Hands-On: Queries with SQL, pandas, Unix commands
- Retrieve the three CSV files for this practical and study their
content; they provide information, respectively, on
country codes,
country population, and
Covid cases and deaths per country
(a country being identified by its ISO
3166-1 alpha-3 code).
- We will be interested in the following four queries on this dataset:
- Q1. What is the total number of Covid deaths?
- Q2. What are the ten countries with the highest number of deaths, with the corresponding number?
- Q3.
What are the ten countries with the highest number of deaths relative
to their population, with the corresponding number in ‰?

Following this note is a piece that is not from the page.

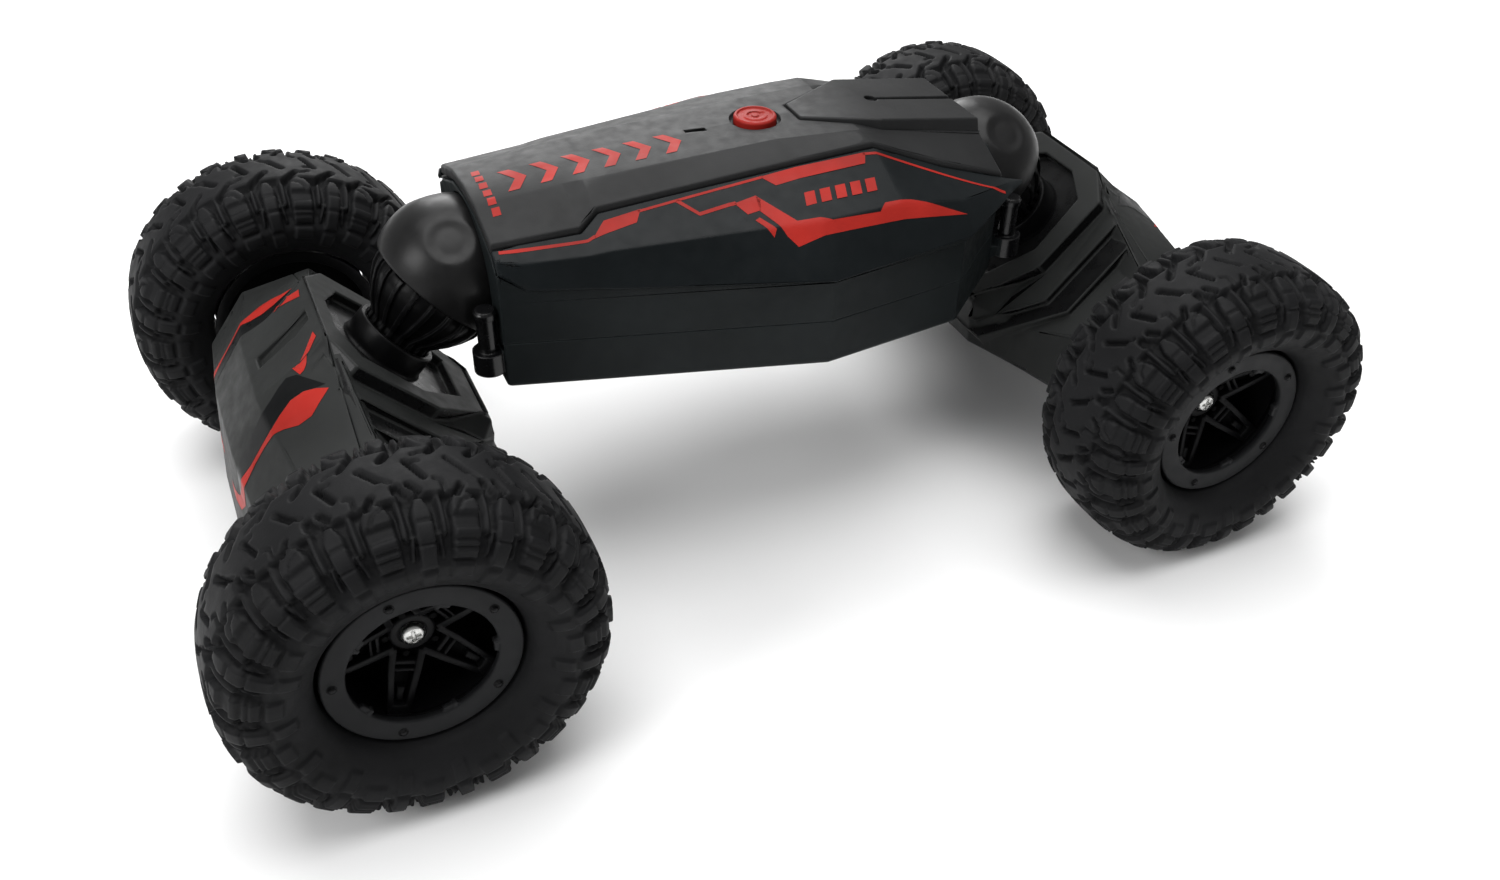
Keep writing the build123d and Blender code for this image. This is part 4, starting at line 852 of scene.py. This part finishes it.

- Q4. What are the ten countries with the highest number of deaths
relative to their population within Europe, with the corresponding number in ‰?
- Use
sqlite3 to load this dataset into a new database (using .open, .mode
csv and then .import) and write SQL queries to answer these queries. Note the time needed for
each query (using .timer on).
- Add indexes (using
CREATE INDEX) on relevant columns. Rerun the queries and check the timings.
- Use
pandas to load the dataset in main memory and run the same queries. Using Python's standard
time module, note the time taken by each query.
- Use Unix commands to process the dataset on disk and run the same queries. Use the
time command as a
prefix to your other commands to note the time taken by each query.